Bay View Capital Corporation is the holding company for Bay View Bank, a San Francisco bay area commercial bank with 57 branches. At June 30, 2002, Bay View had $3.75 billion of assets. The common stock of Bay View Capital Corporation trades on the NYSE under the symbol “BVC”. The Bay View Capital Trust I Preferred stock trades on the NYSE under the ticker symbol “BVS”. It is the Trust Preferred stock (“BVS”) that is the subject of this recommendation. First I will give background of the Company’s situation bringing the reader up to date, then I will discuss the liquidation of the Company. Finally, I will discuss why the 9.76% Trust Preferred shares of 12/31/28 are so compelling.

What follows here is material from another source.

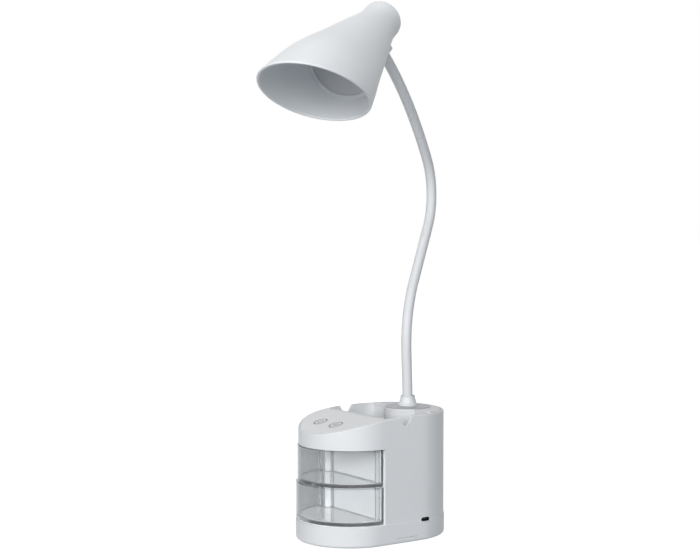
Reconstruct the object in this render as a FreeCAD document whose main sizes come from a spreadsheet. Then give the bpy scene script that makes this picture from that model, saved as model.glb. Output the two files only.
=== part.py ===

Pre-1996, Bay View Bank was primarily a mortgage provider, funding itself from retail CDs. From 1996 to 1999 Bay View transformed itself into a commercial bank, replacing most of its mortgage loans with consumer and commercial loans and leases. In 1996 the Company also formed an auto lending division to provide financing options through auto dealers nationwide. In January 1998, Bay View acquired 36 banking branches to become the largest deposit franchise operating exclusively in the San Francisco Bay Area.

In November 1999, Bay View acquired Franchise Mortgage Acceptance Company, or FMAC. Franchise lending hit a wall in 2000, and the Company recorded losses per share of $6.47 and $2.55 in the third and fourth quarters of 2000, respectively. In September 2000, the Company decided that an immediate shutdown of franchise loan production was the best course of action for the Company. In 2001 Bay View sold what was left of this business.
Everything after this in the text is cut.